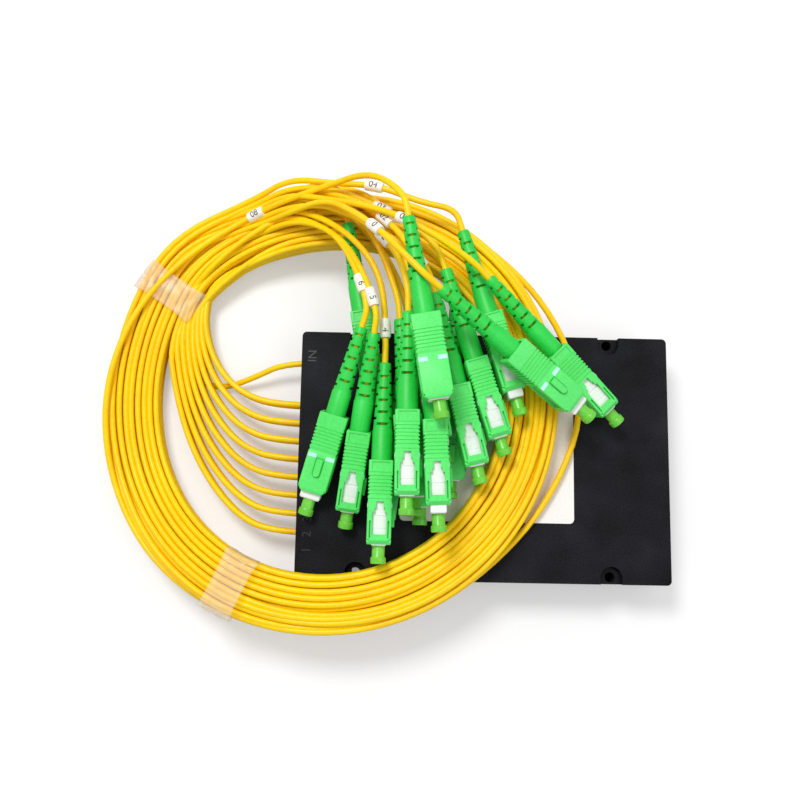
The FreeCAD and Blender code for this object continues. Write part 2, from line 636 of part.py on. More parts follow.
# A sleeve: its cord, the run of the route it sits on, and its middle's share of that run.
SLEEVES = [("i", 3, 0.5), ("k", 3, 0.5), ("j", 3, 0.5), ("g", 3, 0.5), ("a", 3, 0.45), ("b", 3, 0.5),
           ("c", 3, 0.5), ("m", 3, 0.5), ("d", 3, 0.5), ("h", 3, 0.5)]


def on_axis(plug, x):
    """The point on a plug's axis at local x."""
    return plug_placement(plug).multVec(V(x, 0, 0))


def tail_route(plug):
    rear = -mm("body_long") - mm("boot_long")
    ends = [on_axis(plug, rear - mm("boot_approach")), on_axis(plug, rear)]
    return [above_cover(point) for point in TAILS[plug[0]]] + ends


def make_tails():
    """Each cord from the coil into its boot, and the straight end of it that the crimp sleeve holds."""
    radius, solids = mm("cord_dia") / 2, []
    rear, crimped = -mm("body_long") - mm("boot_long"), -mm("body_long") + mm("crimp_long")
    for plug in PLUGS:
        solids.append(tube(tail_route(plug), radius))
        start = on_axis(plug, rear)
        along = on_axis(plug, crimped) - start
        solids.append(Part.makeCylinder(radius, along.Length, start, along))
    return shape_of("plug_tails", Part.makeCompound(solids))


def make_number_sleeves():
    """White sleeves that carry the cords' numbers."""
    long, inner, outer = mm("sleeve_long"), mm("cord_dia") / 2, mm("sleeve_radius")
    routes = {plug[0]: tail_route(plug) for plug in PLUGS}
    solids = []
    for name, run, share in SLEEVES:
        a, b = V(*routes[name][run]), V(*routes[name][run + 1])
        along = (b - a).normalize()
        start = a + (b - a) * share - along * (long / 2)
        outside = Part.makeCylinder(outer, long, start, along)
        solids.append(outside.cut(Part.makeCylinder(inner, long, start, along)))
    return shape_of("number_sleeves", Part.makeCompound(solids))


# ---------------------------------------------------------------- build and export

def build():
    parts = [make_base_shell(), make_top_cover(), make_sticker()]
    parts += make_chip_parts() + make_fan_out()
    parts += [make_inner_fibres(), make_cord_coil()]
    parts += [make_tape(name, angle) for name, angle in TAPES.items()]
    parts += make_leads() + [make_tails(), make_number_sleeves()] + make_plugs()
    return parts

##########

Repeat, exactly and only, the lines from the beginning of the material through the line that contains "return plug_placement(plug).multVec(V(x, 0, 0))".

## Solved exercise
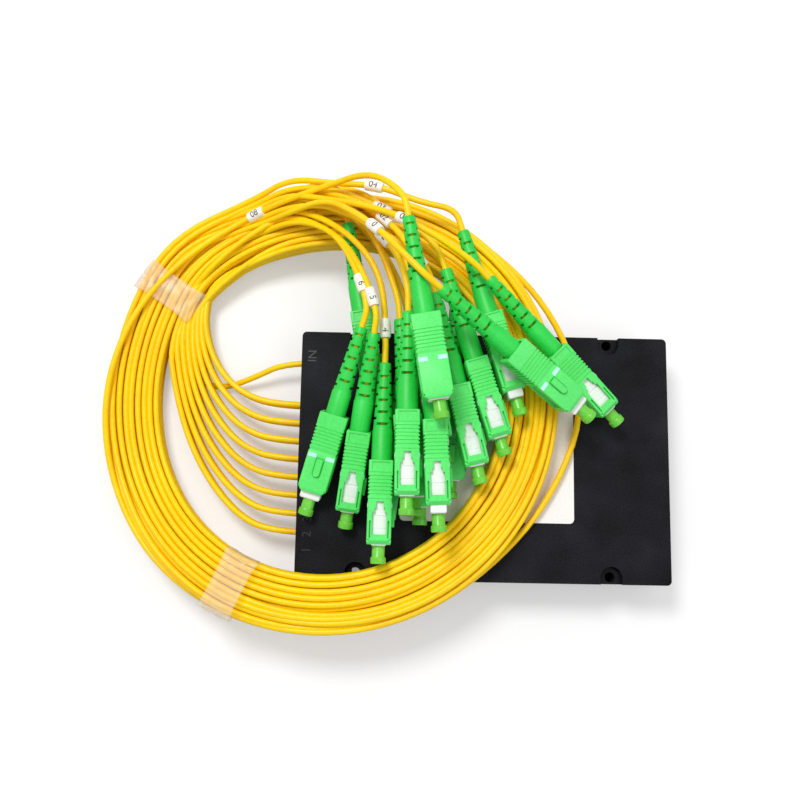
The FreeCAD and Blender code for this object continues. Write part 2, from line 636 of part.py on. More parts follow.
# A sleeve: its cord, the run of the route it sits on, and its middle's share of that run.
SLEEVES = [("i", 3, 0.5), ("k", 3, 0.5), ("j", 3, 0.5), ("g", 3, 0.5), ("a", 3, 0.45), ("b", 3, 0.5),
           ("c", 3, 0.5), ("m", 3, 0.5), ("d", 3, 0.5), ("h", 3, 0.5)]


def on_axis(plug, x):
    """The point on a plug's axis at local x."""
    return plug_placement(plug).multVec(V(x, 0, 0))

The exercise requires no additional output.